Aim:
How many lines in the records below contain the word "frame"? Answer with the number alone.

Information supplied:

· · · ·

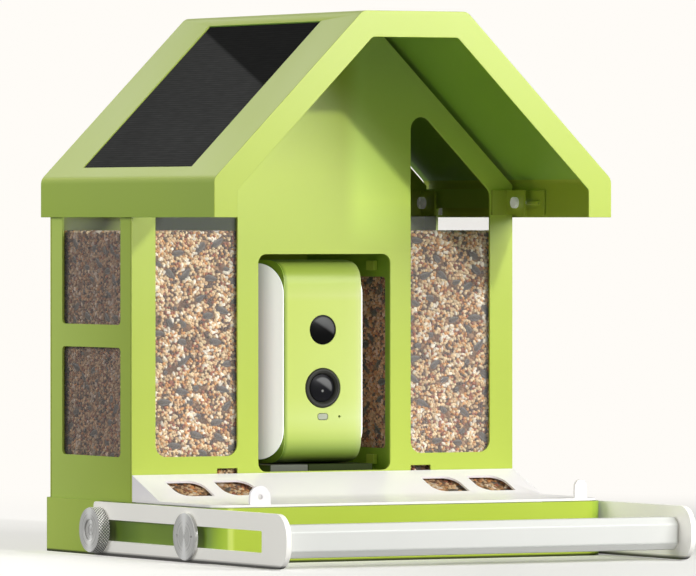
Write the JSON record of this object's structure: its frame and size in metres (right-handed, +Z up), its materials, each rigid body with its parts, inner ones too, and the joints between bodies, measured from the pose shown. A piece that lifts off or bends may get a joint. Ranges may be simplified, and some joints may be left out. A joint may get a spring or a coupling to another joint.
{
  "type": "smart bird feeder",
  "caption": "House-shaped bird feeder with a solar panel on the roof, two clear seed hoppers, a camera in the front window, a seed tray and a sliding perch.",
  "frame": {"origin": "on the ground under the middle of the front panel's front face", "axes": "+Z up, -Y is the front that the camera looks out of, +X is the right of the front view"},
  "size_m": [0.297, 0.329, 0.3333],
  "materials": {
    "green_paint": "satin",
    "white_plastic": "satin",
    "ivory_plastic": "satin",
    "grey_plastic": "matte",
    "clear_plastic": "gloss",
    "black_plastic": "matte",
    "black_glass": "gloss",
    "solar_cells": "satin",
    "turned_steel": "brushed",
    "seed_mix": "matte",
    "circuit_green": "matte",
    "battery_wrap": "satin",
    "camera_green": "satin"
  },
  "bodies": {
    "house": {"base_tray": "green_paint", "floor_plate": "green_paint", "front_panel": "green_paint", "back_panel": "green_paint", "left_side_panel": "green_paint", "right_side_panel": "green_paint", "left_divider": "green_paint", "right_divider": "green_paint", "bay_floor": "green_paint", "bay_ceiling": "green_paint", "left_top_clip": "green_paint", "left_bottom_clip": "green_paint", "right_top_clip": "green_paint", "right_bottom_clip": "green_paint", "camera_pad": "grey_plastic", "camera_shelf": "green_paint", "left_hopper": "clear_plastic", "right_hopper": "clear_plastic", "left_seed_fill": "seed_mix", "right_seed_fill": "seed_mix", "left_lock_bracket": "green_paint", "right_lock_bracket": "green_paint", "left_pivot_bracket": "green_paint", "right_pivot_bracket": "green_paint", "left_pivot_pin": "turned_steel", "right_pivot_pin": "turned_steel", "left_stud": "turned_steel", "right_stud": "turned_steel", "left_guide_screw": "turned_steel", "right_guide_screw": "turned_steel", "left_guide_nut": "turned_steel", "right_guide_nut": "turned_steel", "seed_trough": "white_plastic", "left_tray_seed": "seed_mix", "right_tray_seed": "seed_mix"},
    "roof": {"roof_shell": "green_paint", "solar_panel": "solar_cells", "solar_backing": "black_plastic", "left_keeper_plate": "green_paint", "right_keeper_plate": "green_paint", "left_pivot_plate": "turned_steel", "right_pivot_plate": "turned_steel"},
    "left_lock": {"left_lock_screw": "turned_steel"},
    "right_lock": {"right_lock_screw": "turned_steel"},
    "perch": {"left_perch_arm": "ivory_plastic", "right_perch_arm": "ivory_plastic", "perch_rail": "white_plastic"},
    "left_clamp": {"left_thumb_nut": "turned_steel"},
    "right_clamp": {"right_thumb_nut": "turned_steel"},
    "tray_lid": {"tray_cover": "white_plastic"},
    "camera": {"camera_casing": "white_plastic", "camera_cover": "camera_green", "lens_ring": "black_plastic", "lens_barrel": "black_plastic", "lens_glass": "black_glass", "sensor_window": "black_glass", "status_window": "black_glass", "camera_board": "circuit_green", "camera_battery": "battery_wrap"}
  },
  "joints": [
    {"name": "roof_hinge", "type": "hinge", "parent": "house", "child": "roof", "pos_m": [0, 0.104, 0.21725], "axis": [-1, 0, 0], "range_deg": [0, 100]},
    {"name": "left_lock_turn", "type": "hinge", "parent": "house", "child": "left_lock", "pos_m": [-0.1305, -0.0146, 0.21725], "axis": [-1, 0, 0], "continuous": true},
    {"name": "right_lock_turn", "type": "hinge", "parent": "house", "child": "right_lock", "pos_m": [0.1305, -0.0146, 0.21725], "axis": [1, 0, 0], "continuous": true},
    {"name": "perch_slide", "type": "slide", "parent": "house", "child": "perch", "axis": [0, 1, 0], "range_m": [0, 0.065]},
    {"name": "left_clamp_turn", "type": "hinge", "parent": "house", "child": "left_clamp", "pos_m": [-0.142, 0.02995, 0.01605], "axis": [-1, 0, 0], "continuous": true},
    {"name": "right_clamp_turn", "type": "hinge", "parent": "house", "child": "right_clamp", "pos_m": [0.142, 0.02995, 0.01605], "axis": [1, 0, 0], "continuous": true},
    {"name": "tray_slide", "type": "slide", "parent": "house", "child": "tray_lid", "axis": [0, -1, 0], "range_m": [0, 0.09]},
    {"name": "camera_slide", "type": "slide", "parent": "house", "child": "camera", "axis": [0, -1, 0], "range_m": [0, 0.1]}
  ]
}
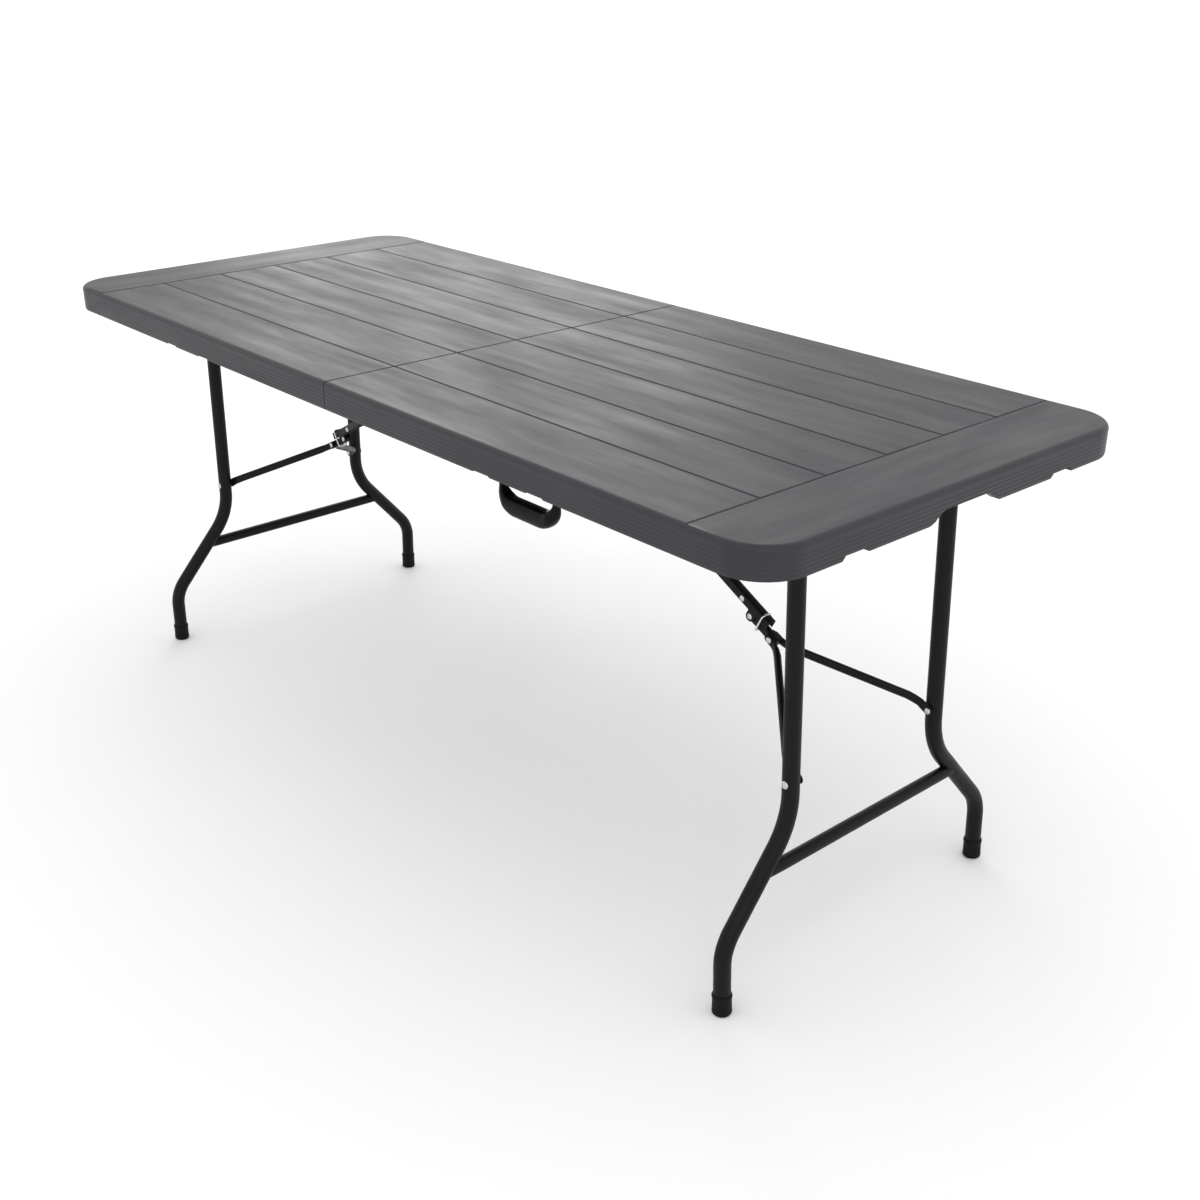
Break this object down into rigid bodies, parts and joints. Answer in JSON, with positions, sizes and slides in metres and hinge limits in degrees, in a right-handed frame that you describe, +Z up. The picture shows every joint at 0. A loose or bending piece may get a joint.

· · · ·

Solution for this task:
3